* _Short task_:
Your task is to print the material below exactly as presented.

* _Raw data_:
================

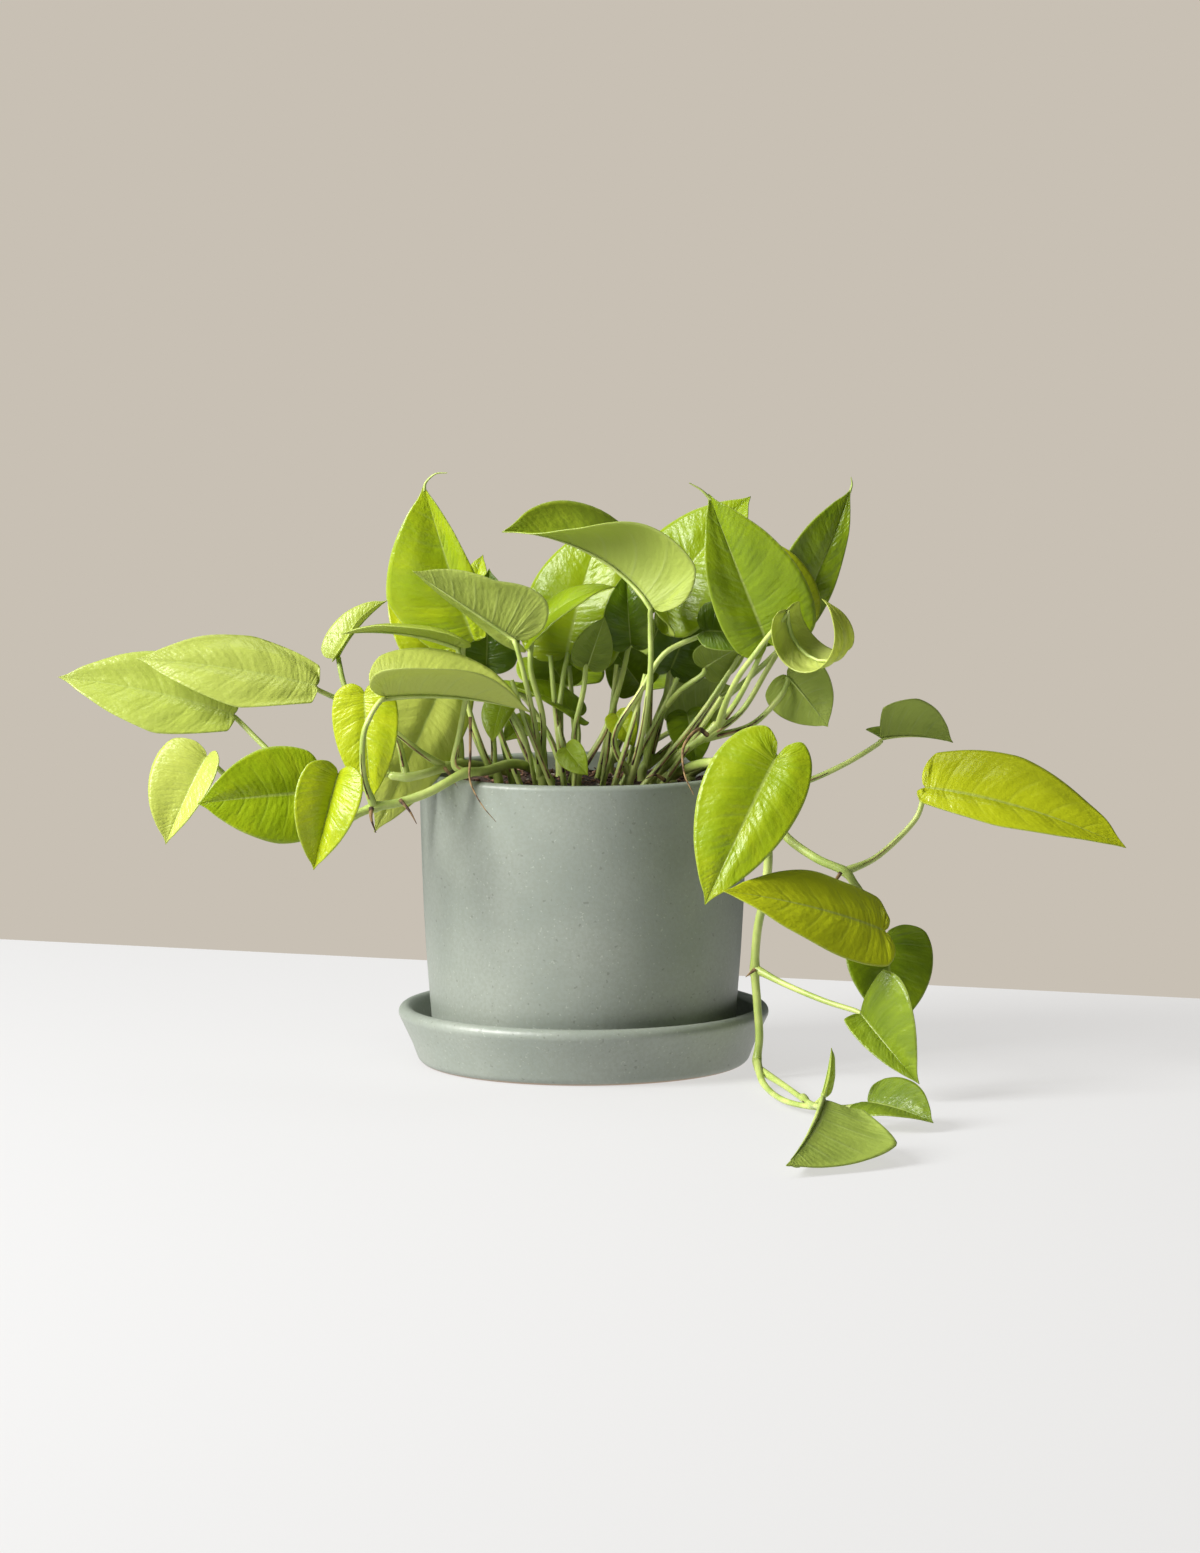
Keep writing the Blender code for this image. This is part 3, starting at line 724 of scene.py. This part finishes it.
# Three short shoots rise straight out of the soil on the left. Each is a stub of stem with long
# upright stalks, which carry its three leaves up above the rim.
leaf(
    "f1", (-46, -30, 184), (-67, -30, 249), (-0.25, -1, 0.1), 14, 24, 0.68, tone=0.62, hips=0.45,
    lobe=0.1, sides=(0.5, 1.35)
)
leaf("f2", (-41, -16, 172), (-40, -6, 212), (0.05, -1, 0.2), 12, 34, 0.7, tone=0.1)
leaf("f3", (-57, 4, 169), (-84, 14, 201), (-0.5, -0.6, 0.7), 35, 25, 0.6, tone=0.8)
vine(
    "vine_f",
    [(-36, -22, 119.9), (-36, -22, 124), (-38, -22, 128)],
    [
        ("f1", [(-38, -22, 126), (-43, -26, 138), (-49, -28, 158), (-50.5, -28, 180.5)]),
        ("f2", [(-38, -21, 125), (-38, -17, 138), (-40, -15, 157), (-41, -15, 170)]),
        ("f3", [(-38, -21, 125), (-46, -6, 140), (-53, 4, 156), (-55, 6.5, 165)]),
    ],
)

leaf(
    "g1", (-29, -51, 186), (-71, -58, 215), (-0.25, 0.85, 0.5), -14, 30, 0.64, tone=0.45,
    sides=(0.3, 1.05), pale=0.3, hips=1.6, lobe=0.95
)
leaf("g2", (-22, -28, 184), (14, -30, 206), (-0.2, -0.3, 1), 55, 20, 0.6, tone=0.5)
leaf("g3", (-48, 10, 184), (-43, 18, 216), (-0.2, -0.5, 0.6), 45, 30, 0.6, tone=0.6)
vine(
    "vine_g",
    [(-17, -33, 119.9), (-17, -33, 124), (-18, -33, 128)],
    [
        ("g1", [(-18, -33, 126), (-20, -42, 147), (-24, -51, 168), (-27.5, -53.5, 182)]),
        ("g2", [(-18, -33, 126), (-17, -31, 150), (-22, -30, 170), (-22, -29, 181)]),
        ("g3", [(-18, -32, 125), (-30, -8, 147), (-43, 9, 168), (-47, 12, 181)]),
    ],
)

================

* _Result of this exercise_:
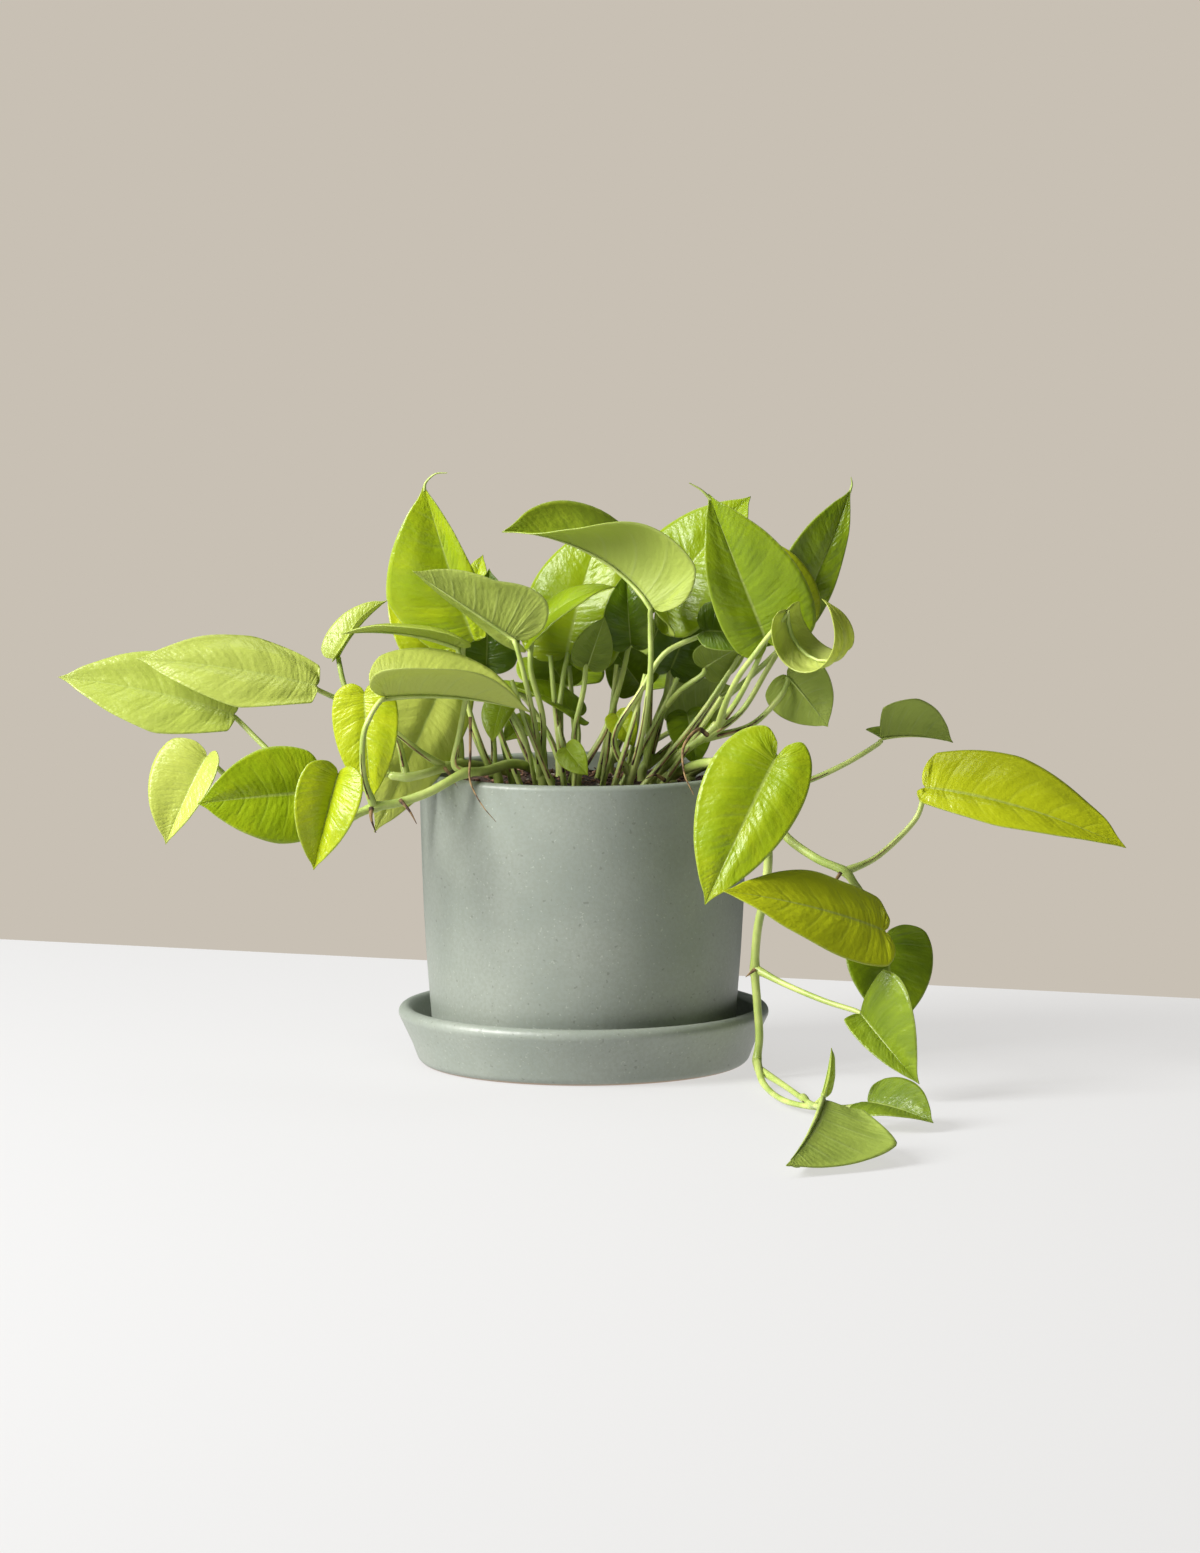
Keep writing the Blender code for this image. This is part 3, starting at line 724 of scene.py. This part finishes it.
# Three short shoots rise straight out of the soil on the left. Each is a stub of stem with long
# upright stalks, which carry its three leaves up above the rim.
leaf(
    "f1", (-46, -30, 184), (-67, -30, 249), (-0.25, -1, 0.1), 14, 24, 0.68, tone=0.62, hips=0.45,
    lobe=0.1, sides=(0.5, 1.35)
)
leaf("f2", (-41, -16, 172), (-40, -6, 212), (0.05, -1, 0.2), 12, 34, 0.7, tone=0.1)
leaf("f3", (-57, 4, 169), (-84, 14, 201), (-0.5, -0.6, 0.7), 35, 25, 0.6, tone=0.8)
vine(
    "vine_f",
    [(-36, -22, 119.9), (-36, -22, 124), (-38, -22, 128)],
    [
        ("f1", [(-38, -22, 126), (-43, -26, 138), (-49, -28, 158), (-50.5, -28, 180.5)]),
        ("f2", [(-38, -21, 125), (-38, -17, 138), (-40, -15, 157), (-41, -15, 170)]),
        ("f3", [(-38, -21, 125), (-46, -6, 140), (-53, 4, 156), (-55, 6.5, 165)]),
    ],
)

leaf(
    "g1", (-29, -51, 186), (-71, -58, 215), (-0.25, 0.85, 0.5), -14, 30, 0.64, tone=0.45,
    sides=(0.3, 1.05), pale=0.3, hips=1.6, lobe=0.95
)
leaf("g2", (-22, -28, 184), (14, -30, 206), (-0.2, -0.3, 1), 55, 20, 0.6, tone=0.5)
leaf("g3", (-48, 10, 184), (-43, 18, 216), (-0.2, -0.5, 0.6), 45, 30, 0.6, tone=0.6)
vine(
    "vine_g",
    [(-17, -33, 119.9), (-17, -33, 124), (-18, -33, 128)],
    [
        ("g1", [(-18, -33, 126), (-20, -42, 147), (-24, -51, 168), (-27.5, -53.5, 182)]),
        ("g2", [(-18, -33, 126), (-17, -31, 150), (-22, -30, 170), (-22, -29, 181)]),
        ("g3", [(-18, -32, 125), (-30, -8, 147), (-43, 9, 168), (-47, 12, 181)]),
    ],
)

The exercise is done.